A Lei 14.830/2024, segundo o magistrado, tem o objetivo de evitar a procrastinação dos julgamentos criminais ao proibir a nomeação de outros membros nos colegiados onde houver empate, ou a convocação de outros julgadores.
“É necessário discernir quando a votação está empatada na hipótese de todos já terem votado, como é a situação prevista na lei, do direito de voto dos membros que já integram o colegiado e compõem o quórum”, destacou o presidente.
Tese
A posição vencedora rendeu duas teses não vinculantes propostas pelo relator:
— O presidente do STJ é integrante do colegiado da Corte Especial e tem o direito de proferir voto de desempate em julgamentos criminais, conforme o Regimento Interno;
— A Lei 14.837/2024 não impede exercício do voto de desempate pelo presidente do STJ.
Votaram com o relator e formaram a maioria os ministros Humberto Martins, Francisco Falcão, Nancy Andrighi, Maria Thereza de Assis Moura, Og Fernandes, Luis Felipe Salomão, Isabe Gallotti, Benedito Gonçalves e Antonio Carlos Ferreira.
No empate, a favor do réu
Abriu a divergência o ministro João Otávio de Noronha, que ficou vencido ao lado dos ministros Raul Araújo, Ricardo Villas Bôas Cueva e Sebastião Reis Júnior. Para eles, o presidente não deveria votar em casos penais.
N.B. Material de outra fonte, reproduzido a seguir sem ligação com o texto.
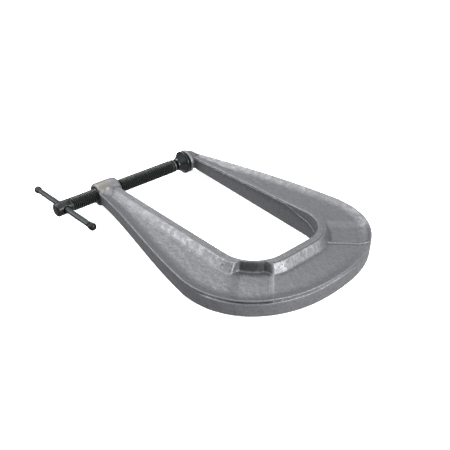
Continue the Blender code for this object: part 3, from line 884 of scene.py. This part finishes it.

Segundo Noronha, o Regimento Interno não pode se sobrepor à previsão da lei ordinária. Principalmente porque o presidente do STJ tem competência extraordinária de voto. “Diante do texto da lei, não cabe convocar um quórum excepcional para julgamento.”
Raul Araújo seguiu linha parecida ao destacar que o empate anunciado pela lei como resultado suficiente para gerar sua aplicação é aquele da votação ordinária, não cabendo a manifestação do presidente da Corte Especial.
E Sebastião Reis Júnior acrescentou que a redação original do Código de Processo Penal previa a convocação do presidente, se já não tivesse se manifestado, para fazer o desempate em casos penais. Essa hipótese foi eliminada pela nova lei.
“Estamos decidindo uma posição que vai repercutir nos demais tribunais e nós nem sabemos como. Vamos dar uma decisão, me parece, exclusiva para o STJ. Estamos excepcionalizando algo que a lei não excepcionalizou”, disse ele.